Over thirteen thousand controllers began the strike. They were aware that as federal employees they didn’t have the legal right to strike, however, the union strongly mantained that striking was a human right. The organisation didn’t believe, didn’t expect that the Taft-Hartley would be invoked.
Reagan threatened to fire all strikers who didn’t return to work within 48 hours. Over 11,000 were dismissed. PATCO ended up being decertified, dissolved. The US government had predicted that staffing numbers would return to 1980 levels within two years. It took until 1990 for staffing levels to return to pre-strike numbers.
Despite having widespread working class support, the strike was isolated and defeated by the (The American Federation of Labor and Congress of Industrial Organizations) AFL-CIO bureaucracy who ensured that critical ground transport and airline unions crossed the picket lines.
ADDITIONAL NOTES:
- When Reagan campaigned for governor one of his talking points was ‘lower taxes’. When he came into office he instituted a hiring freeze and he raised taxes.
- He campained for smaller federal government but the budget actually grew during his presidency. The budget deficit grew accordingly. He cut back on public services and increased spending on defense.
- Reaganomics popularised the infamous trickle down economics theory. In reality the Chicago-boys/Milton Friedman economic reforms funelled public wealth to arms manufacturers and other capitalists while forcing austerity on the people at large.
- Reagan, like all capitalist agents, was hypocritical: he fought against the Taft-Hartley act when he was an actor but he used it when he was president. He voiced his christian values but was divorced and, although he regretted it, signed abortion legislation into law. He campaigned on lower federal taxes but raised state taxes when governor. He spoused small government but government grew during his presidency. He had anti nuclear views as an actor, and in his concession speech in 1976 he warned of a nuclear arms race. As president he oversaw an arms race the likes of which the world had never seen before, and it set up America to be the sole military superpower it is today. The Pentagon spends more than the next biggest eleven militaries combined.
- Milton Friedman’s influence through the Chicago School of economics is overstated: his ideas weren’t groundbreaking, the ruling class latched on to them because it suit their ends (economic opression of the working class), not because they are worthwhile or credible.
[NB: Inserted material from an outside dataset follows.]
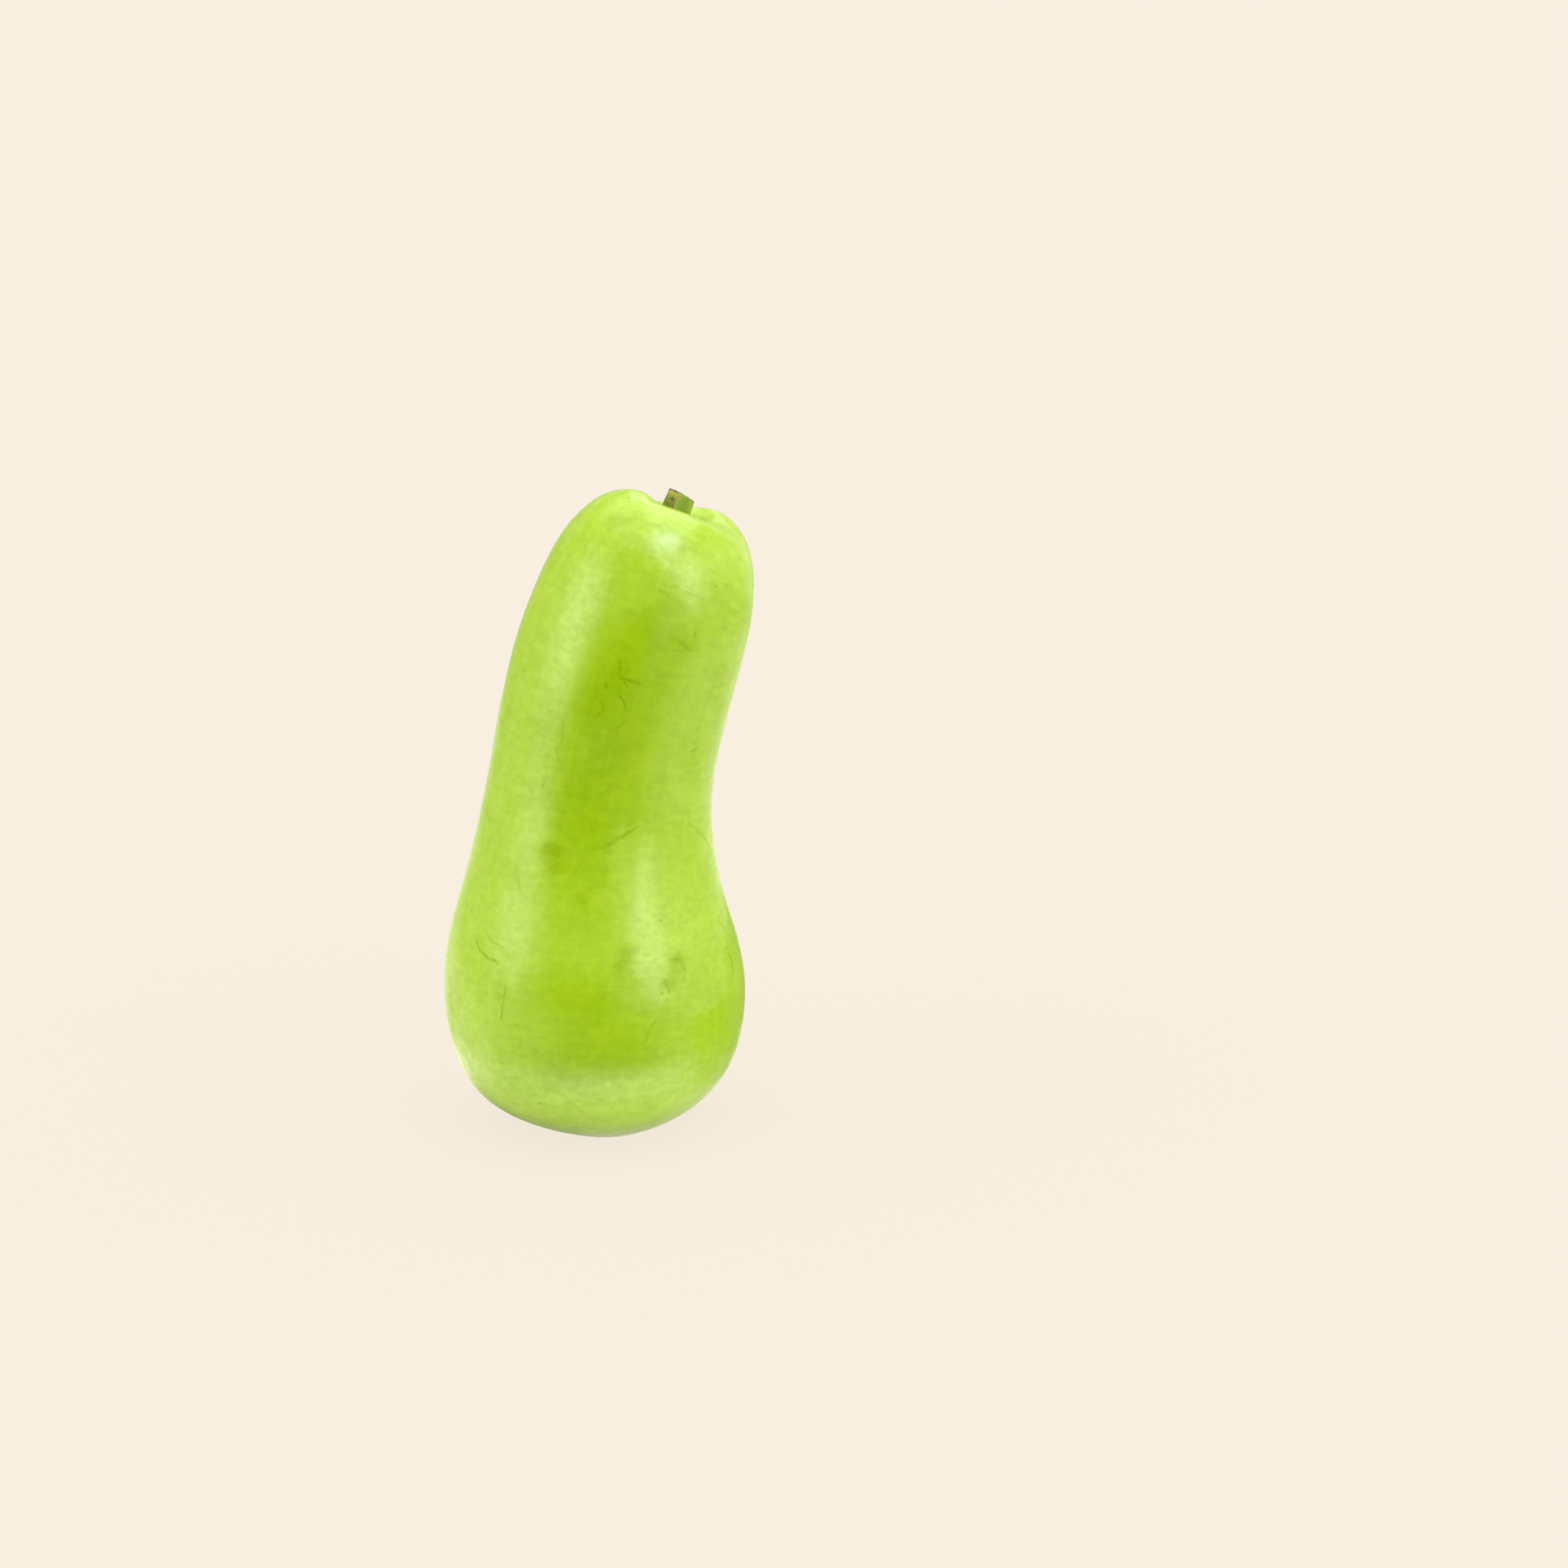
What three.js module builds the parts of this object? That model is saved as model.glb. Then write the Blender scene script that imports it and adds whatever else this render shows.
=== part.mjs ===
// A bottle gourd, picked, standing on its blossom end: the fruit and the stub of its stem.
// Millimetres, +Z up. The origin is the middle of the flat patch that the fruit stands on,
// and the neck leans towards +X.
import * as THREE from 'three';
import { mergeVertices } from 'three/addons/utils/BufferGeometryUtils.js';

// ---- Driving dimensions ----

// The fruit's outline, unbent, as radius and height. It runs from the edge of the resting patch,
// over the bulb, the waist, the neck and the crest round the stem, down into the pit.
const REST_PATCH_RADIUS = 20;
const FRUIT_OUTLINE = [
  [REST_PATCH_RADIUS, 0],
  [34.5, 6.5],
  [51, 20],
  [59.5, 40],
  [61, 60],
  [58, 80],
  [52.5, 100],
  [48, 120],
  [45, 142],
  [44.5, 165],
  [44.5, 188],
  [43.5, 208],
  [41, 226],
  [35.5, 240],
  [26.5, 249.5],
  [16, 252.5],
  [10.8, 251],
];
const PIT_RADIUS = 9.2;
const PIT_FLOOR = 246;

// Where the middle of the fruit lies at a few heights: height, then offsets along X and Y. The
// resting patch itself is level.
const LEVEL_BELOW = 0.01;
const CORE = [
  [0, 0, 0],
  [60, -4, 1],
  [110, -3.5, 0.5],
  [160, 2.5, 0.5],
  [210, 16.5, 1.5],
  [255, 33.5, 3],
];

// The soft lobes and dips round the stem: the way each one faces, in degrees from +X towards +Y,
// how far it stands up, half its width in degrees, and the height where it fades out down the
// shoulder. They also fade out over the wall of the pit.
const LOBES = [
  [178, 0.2, 32, 205],
  [130, -2, 28, 225],
  [60, 0.6, 25, 232],
  [36, 3, 30, 232],
  [-85, 1, 40, 215],
  [-158, 1.4, 20, 235],
];
const LOBES_FULL_FROM = 249;
const LOBES_FULL_RADIUS = 16;
const LOBE_BULGE = 0.5;

// The stem stub: five ribs, a flared foot and a cut that slants down towards +X and the back.
const STEM_OUTLINE = [
  [6.4, 0],
  [6, 2],
  [5.8, 5],
  [5.65, 8],
  [5.5, 12.2],
];
const STEM_RIBS = 5;
const STEM_RIB_FACING = -107;
const STEM_RIB_DEPTH = 0.35;
const STEM_CUT_SLANT = 0.14;
const STEM_CUT_BACK = 0.2;
const STEM_OFF_AXIS = -1.2;
const SEATING_GAP = 0.3;

// How finely the round shapes are divided.
const OUTLINE_STEPS = 44;
const FRUIT_SIDES = 64;
const STEM_STEPS = 6;
const STEM_SIDES = 40;

// ---- Helpers ----

const smoothStep = THREE.MathUtils.smoothstep;

// A closed lathed solid about Z. Its outline starts and ends on the axis, so the seam and the two
// poles are merged and the slivers that a pole leaves are dropped.
function latheAboutZ(outline, sides) {
  const lathe = new THREE.LatheGeometry(outline, sides);
  lathe.rotateX(Math.PI / 2);
  lathe.deleteAttribute('normal');
  lathe.deleteAttribute('uv');
  const merged = mergeVertices(lathe, 1e-3);
  const corners = merged.getIndex().array;
  const kept = [];
  for (let i = 0; i < corners.length; i += 3) {
    const [a, b, c] = corners.slice(i, i + 3);
    if (a !== b && b !== c && c !== a) {
      kept.push(a, b, c);
    }
  }
  merged.setIndex(kept);
  return merged;
}

// Moves every vertex of a geometry to where place(vertex) says.
function reshape(geometry, place) {
  const positions = geometry.getAttribute('position');
  const vertex = new THREE.Vector3();
  for (let i = 0; i < positions.count; i += 1) {
    vertex.fromBufferAttribute(positions, i);
    const placed = place(vertex);
    positions.setXYZ(i, placed.x, placed.y, placed.z);
  }
  geometry.computeVertexNormals();
  return geometry;
}

// A smooth curve through the stations, as points from the first station to the last.
function smoothOutline(stations, steps) {
  const points = stations.map(([radius, height]) => new THREE.Vector2(radius, height));
  return new THREE.SplineCurve(points).getPoints(steps);
}

// ---- The bent core ----

const coreOffset = new THREE.CubicInterpolant(
  CORE.map(([height]) => height),
  CORE.flatMap(([, x, y]) => [x, y]),
  2,
);
coreOffset.settings = {
  endingStart: THREE.ZeroSlopeEnding,
  endingEnd: THREE.ZeroCurvatureEnding,
};

function coreAt(height) {
  const [x, y] = coreOffset.evaluate(height);
  return new THREE.Vector3(x, y, height);
}

// The core's own directions at a height: along it, and the two across it.
function coreFrame(height) {
  const step = 0.1;
  const along = coreAt(height + step).sub(coreAt(height - step)).normalize();
  if (height < LEVEL_BELOW) {
    along.set(0, 0, 1);
  }
  const across = new THREE.Vector3(along.z, 0, -along.x).normalize();
  const away = new THREE.Vector3().crossVectors(along, across);
  return { along, across, away };
}

function lobeHeight(angleDegrees, height) {
  let raised = 0;
  for (const [facing, rise, halfWidth, fadeFrom] of LOBES) {
    const turn = THREE.MathUtils.euclideanModulo(angleDegrees - facing + 180, 360) - 180;
    raised += rise * Math.exp(-((turn / halfWidth) ** 2)) * smoothStep(height, fadeFrom, LOBES_FULL_FROM);
  }
  return raised;
}

// ---- Fruit ----

function makeFruit() {
  const outline = [
    new THREE.Vector2(0, 0),
    ...smoothOutline(FRUIT_OUTLINE, OUTLINE_STEPS),
    new THREE.Vector2(PIT_RADIUS, PIT_FLOOR),
    new THREE.Vector2(0, PIT_FLOOR),
  ];
  const geometry = reshape(latheAboutZ(outline, FRUIT_SIDES), (vertex) => {
    const radius = Math.hypot(vertex.x, vertex.y);
    const angle = Math.atan2(vertex.y, vertex.x);
    const raised = lobeHeight(THREE.MathUtils.radToDeg(angle), vertex.z)
      * smoothStep(radius, PIT_RADIUS, LOBES_FULL_RADIUS);
    const reach = radius + LOBE_BULGE * raised;
    const { along, across, away } = coreFrame(vertex.z);
    return coreAt(vertex.z)
      .addScaledVector(across, reach * Math.cos(angle))
      .addScaledVector(away, reach * Math.sin(angle))
      .addScaledVector(along, raised);
  });
  const skin = new THREE.MeshStandardMaterial({ color: 0xa5d22e, roughness: 0.35, metalness: 0 });
  const fruit = new THREE.Mesh(geometry, skin);
  fruit.name = 'fruit';
  return fruit;
}

// ---- Stem ----

function makeStem() {
  const outline = [
    new THREE.Vector2(0, 0),
    ...smoothOutline(STEM_OUTLINE, STEM_STEPS),
    new THREE.Vector2(0, STEM_OUTLINE.at(-1)[1]),
  ];
  const topRadius = STEM_OUTLINE.at(-1)[0];
  const fullHeight = STEM_OUTLINE.at(-1)[1];
  const geometry = reshape(latheAboutZ(outline, STEM_SIDES), (vertex) => {
    const radius = Math.hypot(vertex.x, vertex.y);
    const angle = Math.atan2(vertex.y, vertex.x);
    const turnFromRib = angle - THREE.MathUtils.degToRad(STEM_RIB_FACING);
    const rib = STEM_RIB_DEPTH * Math.cos(STEM_RIBS * turnFromRib) * radius / topRadius;
    const placed = new THREE.Vector3(1, 0, 0).applyAxisAngle(new THREE.Vector3(0, 0, 1), angle);
    placed.multiplyScalar(radius === 0 ? 0 : radius + rib);
    const fall = STEM_CUT_SLANT * placed.x + STEM_CUT_BACK * placed.y;
    placed.z = vertex.z * (1 - fall / fullHeight);
    return placed;
  });
  const bark = new THREE.MeshStandardMaterial({ color: 0x7d9a3c, roughness: 0.7, metalness: 0 });
  const stem = new THREE.Mesh(geometry, bark);
  const { along, across } = coreFrame(PIT_FLOOR);
  stem.position.copy(coreAt(PIT_FLOOR))
    .addScaledVector(along, SEATING_GAP)
    .addScaledVector(across, STEM_OFF_AXIS);
  stem.quaternion.setFromUnitVectors(new THREE.Vector3(0, 0, 1), along);
  stem.name = 'stem';
  return stem;
}

const bottleGourd = new THREE.Group();
bottleGourd.add(makeFruit(), makeStem());

export default bottleGourd;
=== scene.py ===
# %% [markdown]
# A bottle gourd, freshly picked, standing on its blossom end. The CAD model comes first and is
# loaded as a fixed frame: every piece made below is in metres in that same frame, with +Z up, the
# neck leaning towards +X and the middle of the resting patch at the origin.

# %% Load the frame
import functools
import math

import bmesh
import bpy
import numpy as np
from mathutils import Matrix, Vector, noise


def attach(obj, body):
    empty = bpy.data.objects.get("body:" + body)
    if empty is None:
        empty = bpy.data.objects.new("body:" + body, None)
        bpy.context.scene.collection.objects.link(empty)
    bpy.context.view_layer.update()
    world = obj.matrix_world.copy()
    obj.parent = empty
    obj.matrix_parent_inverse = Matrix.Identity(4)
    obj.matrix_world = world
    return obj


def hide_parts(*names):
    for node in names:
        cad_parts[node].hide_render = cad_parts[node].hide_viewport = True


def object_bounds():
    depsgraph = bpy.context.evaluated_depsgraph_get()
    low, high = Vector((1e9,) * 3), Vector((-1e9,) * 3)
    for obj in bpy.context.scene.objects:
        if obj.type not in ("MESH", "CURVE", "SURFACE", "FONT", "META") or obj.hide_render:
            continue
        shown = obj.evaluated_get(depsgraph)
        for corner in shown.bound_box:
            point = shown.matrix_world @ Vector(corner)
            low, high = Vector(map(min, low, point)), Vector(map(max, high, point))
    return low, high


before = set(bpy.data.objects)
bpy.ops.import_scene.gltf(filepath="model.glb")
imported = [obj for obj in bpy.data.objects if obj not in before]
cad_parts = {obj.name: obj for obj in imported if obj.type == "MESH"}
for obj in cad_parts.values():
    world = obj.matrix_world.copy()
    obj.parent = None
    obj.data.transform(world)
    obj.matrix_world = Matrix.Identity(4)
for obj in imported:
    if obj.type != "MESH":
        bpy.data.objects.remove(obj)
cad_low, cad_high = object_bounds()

MM = 0.001
print("CAD box in mm:", [round(side / MM, 1) for side in cad_high - cad_low])

# %% [markdown]
# The camera stands a little over a metre in front of the gourd and looks down on it by about
# thirteen degrees, through a short telephoto lens, as on a product table.

# %% Camera
CAMERA_PLACE = Vector((0.0731, -1.100, 0.404))
CAMERA_PITCH = math.radians(13.38)
LENS_MM = 64.85
SENSOR_MM = 36.0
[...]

- Through his governorship he had a reputation for sticking up for the little guy because he sided with some ranchers over a federal government grazing rights/lease dispute.
- “I didn’t leave the Democratic party, the Democratic party left me”
CONCLUSION
Reagan’s treatment of the strikers was closely watched by employers around the world. It dealt a blow to the labour movement in the US where the strike was seen as a watershed moment. It is referred to as the “Strike that broke the Labour Movement”. It encouraged employers to use strike breaking tactics of their own like hiring scabs and picket breakers.
Reagan’s harshness added to the milieu of the times. While at the time she was in a strong position at home thanks to the Falklands War victory, Thatcher may have drawn inspiration from this strike when dealing with the miners in 1984 – the strike set a precedent where the state dismissed virtually an entire workforce all at once.
The strike set the mood for labour relations for years to come. It made union officials fearful and indisposed to taking industrial action, it dampened the number of strikes for decades. It contributed to the end of the post-war boom, effectively bookending thirty-something glorious years of material advancements for the working class.
Since 1980 non-elite wages have stagnated, and in real terms working class Americans work longer hours and have fewer benefits than they did then. Working conditions have deteriorated, with employment becoming ever more precarious – this is the flexibility that employers demand, part of the free market reforms brought in by the Chicago School of Economics.
The strike didn’t cause the worsening in conditions, the austerity-type reforms were on the cards anyway, mainly because of the sway Friedman and his cohorts had on the capitalists of the time. The strike-breaking was used as a way to deal with the increasing discontent within the working class, it was used as a catalyst that enabled the restructuring of the economy. The economy went from manufacturing to being service-orientated. The transition was already underway but the strike underlined that change was unstoppable, and it made the change somewhat palatable to the masses. It marked the beginning of the “Neoliberal” era, which plagues us to this day.